О причинах случившегося можно гадать. Тут и переход в иную возрастную категорию, и банальное «испытание славой», и причины личного свойства. И, в немалой мере, эффект андеграунда, при выходе из которого – то есть из малого круга близких по духу и всепонимающих друзей – поэт испытывает нечто вроде кессонной болезни. Но и некоторая «закономерность маятника», который с экспериментального левого края медленно, но верно стал перемещаться к поэтике более глубокой по существу и делающей ставку не столько на внешние эффекты и подчеркнуто формальную новизну, сколь на более долгоживущие поэтические ценности.

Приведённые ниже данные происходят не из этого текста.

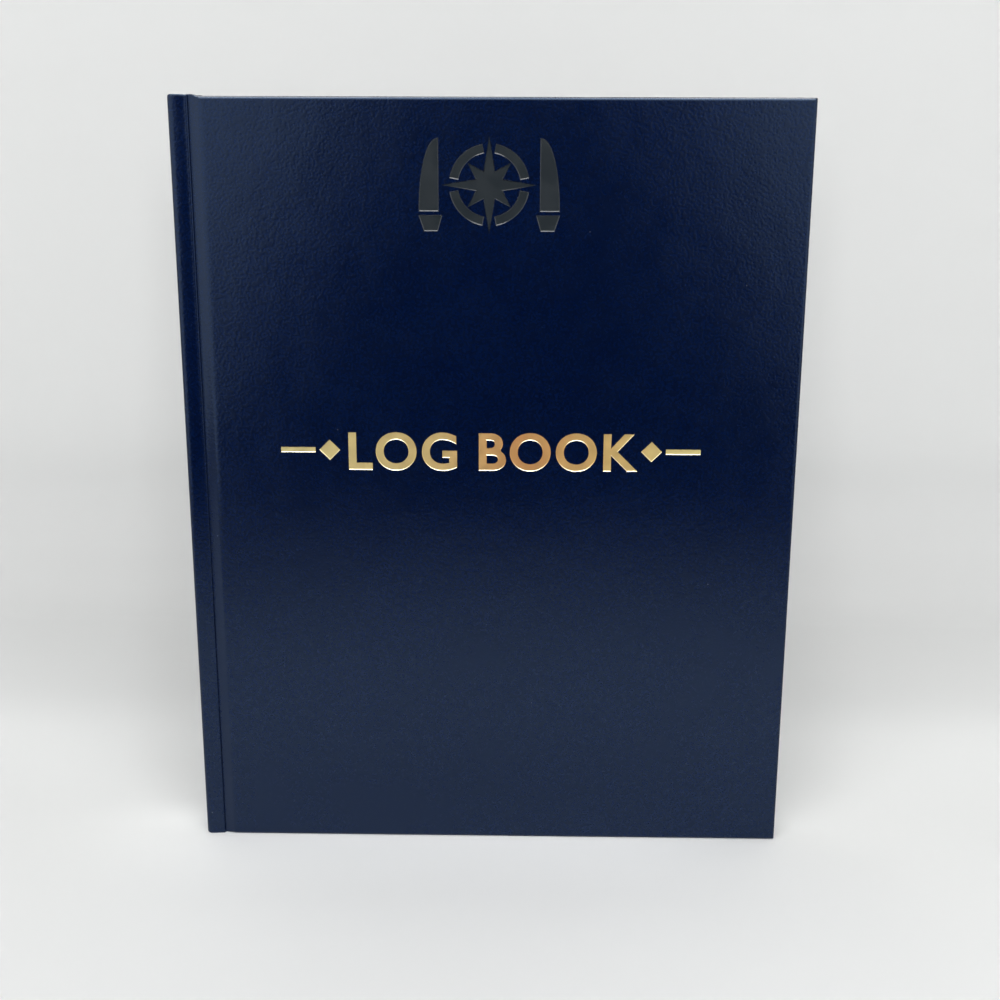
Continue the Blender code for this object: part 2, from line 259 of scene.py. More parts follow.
def foil_material():
    """Hot-stamped gold foil: its colour runs from pale through copper to yellow gold."""
    made, nodes, shader, place = new_material("gold_foil")
    along = nodes.ramp(nodes.split(place)[0], x_of(30 * MM), x_of(160 * MM), 0.0, 1.0, smooth=False)
    shift = nodes.math("MULTIPLY_ADD", nodes.noise(place, 120.0, 3.0), 0.14, -0.07)
    along = nodes.math("ADD", along, shift)
    ramp = nodes.add("ShaderNodeValToRGB", {0: along})
    stops = ramp.color_ramp.elements
    stops[0].position, stops[0].color = 0.0, (0.68, 0.58, 0.275, 1)
    stops[1].position, stops[1].color = 1.0, (0.75, 0.645, 0.285, 1)
    stops.new(0.36).color = (0.65, 0.48, 0.21, 1)
    stops.new(0.58).color = (0.61, 0.31, 0.12, 1)
    stops.new(0.78).color = (0.68, 0.46, 0.18, 1)
    pits = nodes.noise(place, 1800.0, 3.0, 0.6)
    normal = nodes.bump(pits, 0.02 * MM, 0.25)
    rough = nodes.ramp(nodes.noise(place, 300.0), 0.3, 0.7, 0.40, 0.48)
    # Painted highlight: upward-facing walls of the stamp are made a paler, whiter gold.
    colour = nodes.mix(nodes.ramp(nodes.upward(), 0.25, 0.6), ramp.outputs[0], (0.70, 0.65, 0.47, 1))
    set_inputs(nodes, shader, Base_Color=colour, Metallic=1.0, Roughness=rough, Normal=normal)
    return made


def black_foil_material():
    """Black pigment foil, glossier and greyer than the cloth round it."""
    made, nodes, shader, place = new_material("black_foil")
    pits = nodes.noise(place, 2000.0, 4.0, 0.6)
    normal = nodes.bump(pits, 0.02 * MM, 0.3)
    tone = nodes.mix(nodes.noise(place, 60.0), (0.011, 0.016, 0.020, 1), (0.015, 0.020, 0.025, 1))
    rough = nodes.ramp(nodes.noise(place, 200.0), 0.3, 0.7, 0.20, 0.27)
    # Painted shade: the reflection is weaker on upward-facing walls, which would catch the overhead light.
    gloss_with_painted_shade = nodes.ramp(nodes.upward(), 0.2, 0.6, 0.5, 0.24)
    set_inputs(nodes, shader, Base_Color=tone, Roughness=rough, Normal=normal, Specular_IOR_Level=gloss_with_painted_shade)
    return made


def paper_material(name, low, high, ruled=False, rest=True):
    """Paper with fibre mottling. A ruled page also carries the printed columns of a log table."""
    made, nodes, shader, place = new_material(name, rest)
    fibres = nodes.noise(place, 900.0, 5.0, 0.65)
    cloud = nodes.noise(place, 60.0, 3.0, 0.5)
    tone = nodes.mix(nodes.ramp(cloud, 0.3, 0.7), low, high)
    tone = nodes.mix(nodes.ramp(fibres, 0.35, 0.75, 0.0, 0.10), tone, (0.55, 0.50, 0.42, 1))
    if ruled:
        across, _, up = nodes.split(place)
        left, right = x_of(26 * MM), x_of(174 * MM)
        bottom, top = 16 * MM, HEIGHT - 30 * MM

        def band(value, low_end, high_end):
            above = nodes.math("GREATER_THAN", value, low_end)
            below = nodes.math("LESS_THAN", value, high_end)
            return nodes.math("MULTIPLY", above, below)

        def lines(value, start, pitch, width):
            step = nodes.math("FRACT", nodes.math("DIVIDE", nodes.math("SUBTRACT", value, start), pitch))
            return nodes.math("LESS_THAN", step, width / pitch)

        inside = nodes.math("MULTIPLY", band(across, left, right), band(up, bottom, top))
        rows = lines(up, bottom, 8.0 * MM, 0.22 * MM)
        columns = lines(across, left, 24.6 * MM, 0.22 * MM)
        table = nodes.math("MULTIPLY", nodes.math("MAXIMUM", rows, columns), inside)
        head = nodes.math("MULTIPLY", band(across, left, right), band(up, top, top + 7 * MM))
        rule = band(up, top + 12 * MM, top + 12.5 * MM)
        heading_rule = nodes.math("MULTIPLY", band(across, left, right), rule)
        tone = nodes.mix(nodes.math("MULTIPLY", head, 0.35), tone, (0.10, 0.19, 0.38, 1))
        ink = nodes.math("MAXIMUM", table, heading_rule)
        tone = nodes.mix(nodes.math("MULTIPLY", ink, 0.75), tone, (0.10, 0.17, 0.32, 1))
    set_inputs(nodes, shader, Base_Color=tone, Roughness=0.82, Normal=nodes.bump(fibres, 0.02 * MM, 0.4))
    shader.inputs["Specular IOR Level"].default_value = 0.25
    return made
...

Неслучайно едва ли не единственным из «восьмидесятнических» звезд первой величины – и едва ли не лучшим в поколении теперь уже пятидесятилетних – действующим поэтом остался Сергей Гандлевский, отчетливо ведущий свою генеалогию от мастеров старшего поколения (от Ходасевича до Чухонцева) и принадлежавший в прошлом к формально умеренной, делавшей акцент на «факт бытия» группе «Московское время», к которой принадлежали и такие яркие поэты, как активно и сейчас работающий Бахыт Кенжеев, умерший в 1990-м Александр Сопровский, перешедший ныне на прозу Алексей Цветков. Кстати, прозу пишут и оба других, и последнее, может, не так уж случайно: завет Ходасевича «гнать каждый стих сквозь прозу» многое объясняет в поэтике этих авторов, общее и привлекательное в которой – умение извлекать «поэтическое вещество» из самого обыденного, повседневного, раскинутого вокруг и лежащего под ногами:
За окнами октябрь. Вокруг приметы быта:
Будильник, шифоньер, в кастрюле пять яиц.
На письменном столе лежит «Бхагаватгита» –
За месяц я прочел четырнадцать страниц…
Сергей Гандлевский
Нашумевшись на поэтических эстрадах и на оформленных в авангардистском духе страницах полусамодельных журнальчиков и альманахов, во множестве возникших в ту пору, поэзия словно стала возвращаться в берега – не традиционалистского, но, по выражению одного из самых значительных поэтов этого времени Евгения Рейна, «неомодернистского» русла. В термине этом заложена перекличка с эстетикой модернистского Серебряного века. А главными действующими лицами на фоне спада «новой волны» 80-х оказались вступившие в 90-е в пору необычайного творческого взлета «старые» поэты – из тех, кто в 60–70-х печатался крайне мало, как Олег Чухонцев, или почти не печатался, как Рейн, или печатался много, но словно находился в тени и не до конца был понят, как Александр Кушнер.